A plague of mass shootings struck throughout the year. Beginning in New Zealand when an Australian white supremacist opened fire on two mosques in Christchurch, killing 51. The attacks were streamed on Facebook, with videos from the attack being reposted 1.5 million times. In the US, August saw back to back mass shootings, the first being on August 3rd in a Walmart in El Paso, Texas, killing 22. Thirteen hours later, a man in Dayton, Ohio opened fire on bargoers, killing nine. In Mexico, nine Americans were killed when gang members opened fire on a family driving to a wedding. Also in Mexico, 22 people were killed in a shootout between police and drug dealers. In the Czech Republic, six were killed after a man opened fire at a hospital. 

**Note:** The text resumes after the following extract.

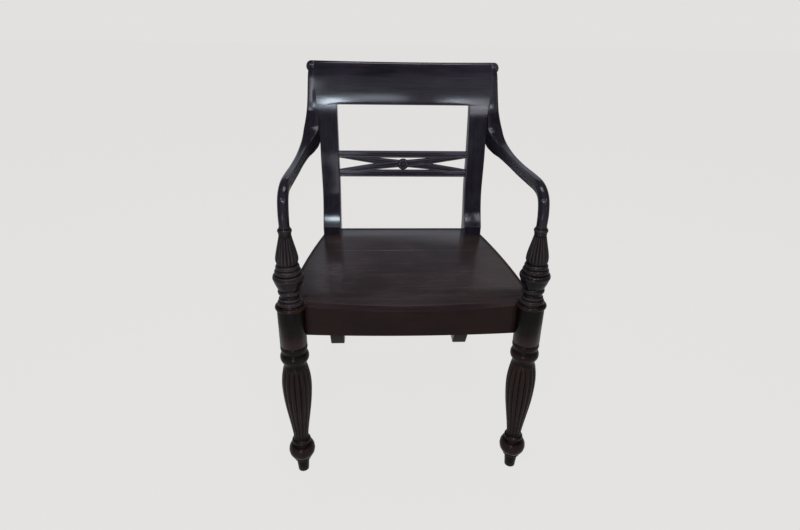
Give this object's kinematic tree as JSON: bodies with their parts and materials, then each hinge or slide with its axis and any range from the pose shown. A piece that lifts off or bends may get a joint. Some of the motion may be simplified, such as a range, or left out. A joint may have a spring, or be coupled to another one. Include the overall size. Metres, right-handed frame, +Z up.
{
  "type": "lamu chair",
  "caption": "open armchair with a scroll-topped crest rail, cross splat with a flower boss, swept arms on turned supports, board seat, reeded turned front legs and sabre back legs",
  "frame": {"origin": "centre of the bounding box in plan, on the floor", "axes": "+X is the viewer's right when the chair is seen from the front, +Y points to the back, +Z is up; left and right in node names are the viewer's, seen from the front"},
  "size_m": [0.5748, 0.6206, 0.902],
  "materials": {
    "frame_wood": "dark polished hardwood",
    "turned_wood": "dark polished hardwood, turned and carved",
    "seat_wood": "dark polished boards",
    "raw_wood": "unpolished hardwood on hidden pieces",
    "screw_steel": "plain steel"
  },
  "bodies": {
    "root": {"front_leg_left": "turned_wood", "front_leg_right": "turned_wood", "arm_support_left": "turned_wood", "arm_support_right": "turned_wood", "arm_left": "frame_wood", "arm_right": "frame_wood", "back_leg_left": "frame_wood", "back_leg_right": "frame_wood", "crest_rail": "frame_wood", "splat_rail_upper": "frame_wood", "splat_rail_lower": "frame_wood", "splat_diagonal_rising": "frame_wood", "splat_diagonal_falling": "frame_wood", "splat_rosette": "turned_wood", "front_rail": "frame_wood", "side_rail_left": "frame_wood", "side_rail_right": "frame_wood", "back_rail": "frame_wood", "seat_board_front": "seat_wood", "seat_board_middle": "seat_wood", "seat_board_back": "seat_wood", "seat_bearer": "raw_wood", "corner_block_front_left": "raw_wood", "corner_block_front_right": "raw_wood", "corner_block_back_left": "raw_wood", "corner_block_back_right": "raw_wood", "seat_screws": "screw_steel", "arm_dowels": "raw_wood"}
  },
  "joints": []
}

Weather and natural phenomena made headlines throughout the year. Hurricane Dorian caused massive devastation in the Bahamas. Official reports state that 52 were killed, with 1,300 missing. Overall, the hurricane caused over $8.28 million in damages. In New Zealand, the White Island volcano erupted, 47 people were present on the island at the time of the eruption. So far 14 have been killed and many were injured, 2 people remain missing. Due to the eruption, the situation is precarious, meaning that search-and-rescue and search-and-recovery operations have been severely impeded.   

The travel company Thomas Cook, filed for bankruptcy, stranding hundreds of thousands of tourists around the globe. 

Time magazine named teenage climate activist Greta Thunberg as Person of the Year. 

Sports abroad saw the continuation of the Russian doping scandal. The World Anti-Doping Agency voted unanimously to ban Russia from international sports for four years, disqualifying them from the 2020 Summer Olympic Games in Tokyo and the 2022 World Cup in Qatar. In the US, the Nationals won the World Series against the Astros. Following the Nationals’ win, the Astros were accused of cheating and an investigation by the MLB was launched. Super Bowl LIII saw another Patriots win, this time over the Rams.   

Movies and TV saw firsts and lasts. The conclusion to the past ten years of Marvel movies released. Avengers: Endgame was able to dethrone James Cameron’s Avatar as the highest grossing movie of all time. Joker, starring Joaquin Phoenix became the first R-rated movie to gross over $1 billion worldwide, making it the 35th highest grossing movie of all time. HBO’s fantasy epic Game of Thrones came to an end after eight seasons. Disney acquired the rights to 21st Century Fox, taking notable properties such as The Simpsons

New milestones were set in space, China has become the first nation to land a probe on the far side of the moon, the first manmade object to do so. Elon Musk’s SpaceX Dragon spacecraft, achieved autonomous docking with the International Space Station while unmanned. A network of telescopes, called the Event Horizon Telescope, was able to take the first photo of a black hole. Lastly, SpaceIL, an Israeli based company launched a lunar lander, the first privately financed company to do so. 

In addition to space, new technology is set to revolutionize the world. Israeli scientists were able to 3D print a human heart made of human cells. Boeing’s 737 MAX 8 was grounded worldwide after Ethiopian Airlines Flight 302 crashed shortly after take off. Warnings about faults in the plane were discovered after the Lion Air Flight 610 crash in 2018, but these warnings were ignored. Tesla unveiled its first all electric truck, Cybertruck. Lastly, an era ended when Volkswagens last beetle rolled off the assembly line in Puebla, Mexico. 

2019 was very eventful, and the beginning of the new decade will bring an equally eventful year.